Scared to death on the St. Johns Bridge

April 22, 2017

The St. Johns Bridge and I were born the same year–1931. I first saw it about twelve years later and have always held it in high respect as the blog I posted March 4, 2011, indicates. Today, Earth Day 2017, I read an article in the “Portland Oregonian” reporting that in the bridge’s 85-year history only one cyclist has been killed on the bridge: Mitchell Todd York, on October 29, 2016. Since I no longer live in the Portland area, my occasions to bike this bridge will not be often. My prayers are with all who ride this highway high in the sky, and especially with Mitch’s family.

Keith Watkins Historian

Once or twice a month, I bicycle across the St. John’s Bridge that spans the Willamette River on the north side of Portland, Oregon. Lots of company! Two lanes of fast traffic in each direction, more than 25,000 vehicles a day, many of them big and in a hurry because this beautiful bridge carries U. S. 30 across the river and connects two of the city’s industrial areas.

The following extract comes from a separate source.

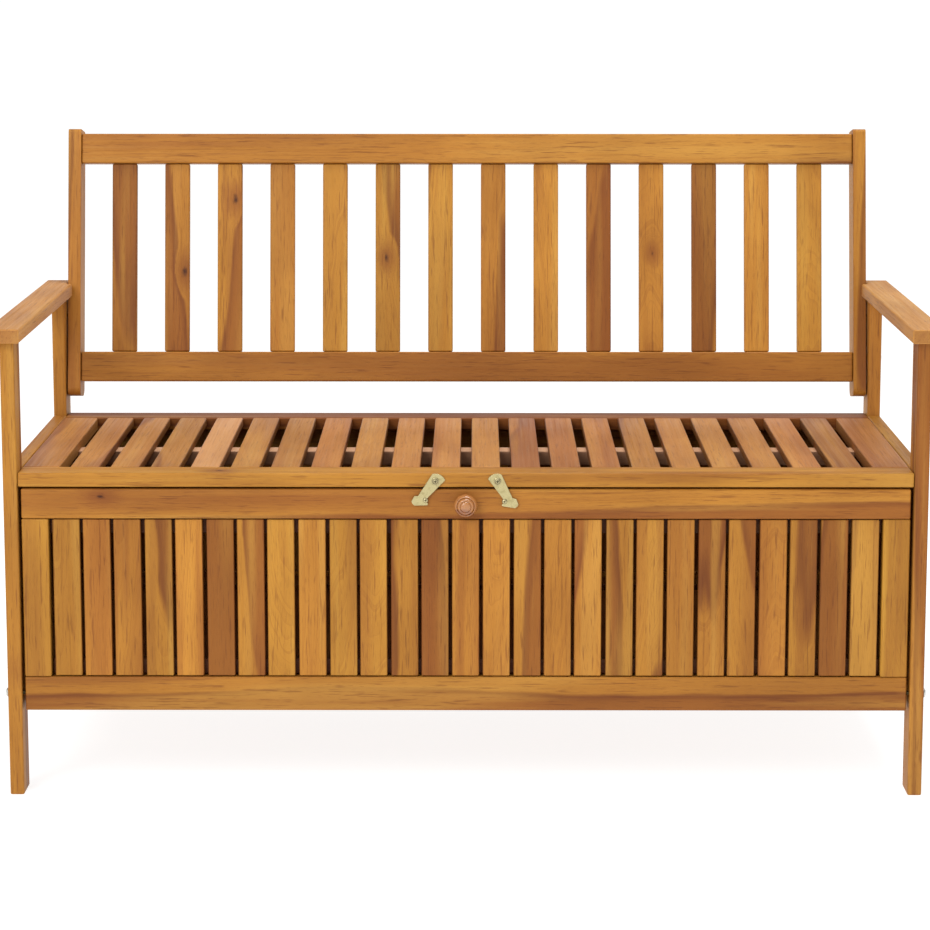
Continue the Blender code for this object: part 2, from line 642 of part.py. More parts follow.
def build_latches(brass, seat_rail, top_rail, axis):
    """Each latch turns on a screw in the seat's front rail and hooks a stud on the flap."""
    back = SEAT_SETBACK - LATCH_GAP
    under_head = back - LATCH_THICK - FIT_GAP
    screw_sizes = (SCREW_RADIUS, SCREW_HEAD_RADIUS, SCREW_HEAD_HEIGHT)
    stud_sizes = (STUD_RADIUS, STUD_HEAD_RADIUS, STUD_HEAD_HEIGHT)
    screw_tip = SEAT_SETBACK + SCREW_BITE
    stud_tip = FLAP_FRONT + SCREW_BITE
    for side, (offset, angle) in LATCH_PLACES.items():
        sign = SIDES[side]
        slope = math.sin(math.radians(angle))
        rise = math.cos(math.radians(angle))
        pivot = Vector((sign * offset, under_head, LATCH_PIVOT_HEIGHT))
        outline = [
            (sign * (down * slope + out * rise), out * slope - down * rise)
            for down, out in latch_outline()
        ]
        place = (pivot.x, back - LATCH_THICK, pivot.z)
        latch = prism(f"latch_{side}", outline, "Y", 0, LATCH_THICK, brass, place)
        screw_end = (pivot.x, screw_tip, pivot.z)
        length = screw_tip - under_head
        screw(f"latch_screw_{side}", pivot, (0, 1, 0), screw_sizes, length, brass)
        bore(latch, SCREW_RADIUS, pivot, screw_end)
        bore(seat_rail, SCREW_RADIUS, pivot, screw_end)
        stud_x = pivot.x + sign * LATCH_REACH * slope
        stud_z = pivot.z - LATCH_REACH * rise
        start = (stud_x, under_head, stud_z)
        length = stud_tip - under_head
        stud = screw(f"latch_stud_{side}", start, (0, 1, 0), stud_sizes, length, brass)
        hang(stud, axis)
        bore(top_rail, STUD_RADIUS, start, (stud_x, stud_tip, stud_z))


def main():
    clear_scene()
    frame_wood = make_material("oiled_hardwood_frame", (0.56, 0.31, 0.11), 0.45)
    slat_wood = make_material("oiled_hardwood_slats", (0.48, 0.24, 0.09), 0.45)
    brass = make_material("plated_brass", (0.75, 0.65, 0.40), 0.30, 1.0)
    steel = make_material("zinc_steel", (0.55, 0.54, 0.50), 0.35, 1.0)
    legs = build_legs(frame_wood)
    build_arms(frame_wood)
    build_side_walls(slat_wood)
    build_rear_wall(slat_wood)
    build_floor(slat_wood)
    seat_rail = build_seat(frame_wood)
    axis, top_rail, bottom_rail = build_flap(slat_wood)
    build_knob(frame_wood, steel, axis, top_rail)
    build_flap_bolts(steel, legs, bottom_rail)
    posts = build_backrest(frame_wood)
    build_back_bolts(steel, legs, posts)
    build_latches(brass, seat_rail, top_rail, axis)


main()
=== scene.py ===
"""Looks of a slatted, oiled hardwood garden bench with a storage box under its seat.

Every wooden piece is rebuilt as boards with rounded edges. Each vertex of a board carries where it lies in
the board's own grain and in the log that the board was sawn from, so that growth rings, heartwood and
knots run through the wood as they do in real timber. Left is -X, the front is -Y.
"""

import json
import math
import random

import bmesh
import bpy
import numpy as np
from mathutils import Matrix, Vector


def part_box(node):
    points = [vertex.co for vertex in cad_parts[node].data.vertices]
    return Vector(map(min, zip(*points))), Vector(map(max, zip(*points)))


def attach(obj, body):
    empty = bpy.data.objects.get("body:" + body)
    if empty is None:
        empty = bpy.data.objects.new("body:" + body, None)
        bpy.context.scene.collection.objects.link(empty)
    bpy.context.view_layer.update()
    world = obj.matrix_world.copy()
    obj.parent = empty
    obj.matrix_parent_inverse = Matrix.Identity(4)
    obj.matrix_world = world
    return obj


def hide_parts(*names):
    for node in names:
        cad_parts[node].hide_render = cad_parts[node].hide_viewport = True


# Shapes
BOARD_EDGE = 0.0022
SLAT_EDGE = 0.0016
EDGE_STEPS = 3
SLAT_EDGE_STEPS = 2
COPY_EDGE = 0.0007
PLATE_EDGE = 0.0004
WELD = 1e-6
FLAT_ANGLE = math.radians(1.0)
SHARP_ANGLE = math.radians(25.0)
LEAN = math.radians(10.0)
SLAT_THICK = 0.012
SLAT_LAP = 0.001
SLAT_WANDER = 0.0007
BATTEN_HEIGHT = 0.020
BATTEN_INSET = 0.018
WIDE_BATTEN = 0.031
WALL_GAP = 0.0044
# Below zero, because the boards of the rear wall and of the floor lap a little
CLOSED_GAP = -0.0002
SEAT_SLOT = 0.0142
# How round the two rear corners of a seat slat are in plan
SEAT_CORNER = 0.004
CORNER_STEPS = 4
FLAP_SLATS = 27
REAR_SLATS = 29
SIDE_SLATS = 10
FLOOR_SLATS = 16
SEAT_SLATS = 20
BACK_SLATS = 14
ROUND_STEPS = 48

# Boards that stand out from their neighbours, counted from the left
DARK_FLAP_SLATS = {1, 6, 13, 19, 22, 25, 26}
PALE_FLAP_SLATS = {5, 9, 11, 15}
DARK_BACK_SLATS = {1, 2, 6, 10, 12}
PALE_BACK_SLATS = {5, 9, 13}
# A knot is where it lies along and across its board, from -1 to 1, and its size
KNOTTY_BACK_SLATS = {
    2: (-0.15, 0.6, 0.007),
    3: (0.62, 0.45, 0.007),
    6: (0.0, -0.1, 0.006),
    11: (0.05, 0.1, 0.005),
}
DARK_SEAT_SLATS = {3, 6, 12, 15, 18, 20}
PALE_SEAT_SLATS = {4}
TONE_STEP = 0.60

# Tones, hues and shares of pale and of dark wood, which Cut explains. Some are painted shade or painted
# sheen, as noted at each
WALL_TONE = -1.2
# Painted shade: the battens behind the flap's slats are darkened
FLAP_BATTEN_SHADE_TONE = -2.6
FLAP_BATTEN_SHADE = 0.50
# Painted shade: the floor's boards inside the box are darkened
FLOOR_SHADE_TONE = -2.2
FLOOR_SHADE = 0.35
SEAT_TONE = 0.15
SEAT_HUE = -0.8
# Painted sheen: the seat's boards and the armrests take a share of pale wood, paler and less saturated, as
# top light makes them look
SEAT_SHEEN = 0.20
PALE_SLAT_SHARE = 0.50
DECK_BATTEN_TONE = 2.0
# Painted shade on the long sides of slats, which darkens the gaps between them
SIDE_SHADE = 0.50
END_STAIN = 0.30
END_DEPTH = 0.0004

# How boards differ by chance
TONE_SPREAD = 0.30
HUE_SPREAD = 0.8
PITH_ACROSS = 0.05
PITH_AWAY = (0.012, 0.075)
HEART_SHORT = (-0.052, -0.004)
HEART_BY_TONE = 0.042
STEEPEST = 0.12
STEEP_RISE = 0.025
GRAIN_SPREAD = 9.0
NO_KNOT = (1.0, 1.0, 0.004)

# Wood, with lengths in metres and colours linear
SAPWOOD = (0.415, 0.174, 0.022)
HEARTWOOD = (0.255, 0.082, 0.012)
HEART_RIM = (0.145, 0.038, 0.007)
PALE_STREAK = (0.490, 0.245, 0.042)
DARK_STREAK = (0.140, 0.041, 0.008)
KNOT_HALO = (0.200, 0.055, 0.010)
KNOT_CORE = (0.050, 0.013, 0.004)
PALE_WOOD = (0.430, 0.230, 0.115)
# Dark wood: painted shade on slat sides and on boards inside the box, and the darker end grain that soaks up
# oil
SHADE_AND_SOAKED_WOOD = (0.085, 0.011, 0.001)
RING_WIDTH = 0.0050
RING_SHARE = 0.30
RING_WANDER = 0.026
RING_WANDER_SCALE = (2.6, 11.0, 11.0)
RING_WANDER_DETAIL = 3.0
RING_POWER = 2.5
UNEVEN_SCALE = 70.0
UNEVEN_RINGS = 2.2
HEART_WAVER = 0.014
HEART_EDGE = (-0.0015, 0.0025)
HEART_SHARE = 0.85
RIM_FADE = (0.009, 0.001)
RIM_SHARE = 0.70
KNOT_STRETCH = 0.55
KNOT_RAGGED = 0.0065
KNOT_PUSH = 0.016
HALO_FADE = (4.2, 0.4)
HALO_SHARE = 0.75
CORE_FADE = (1.25, 0.45)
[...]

On each end of the bridge, which is almost half a mile long, a sign alerts motorists to the fact that bicycles share the roadway. This means that it’s legal for me to assert my rights to the road. And I do, but anxiously.

Pick-up trucks and eighteen-wheelers swing past me by sliding left toward the next lane of traffic. So far, no close calls, no squealing brakes, no loud horns, no harassing shouts.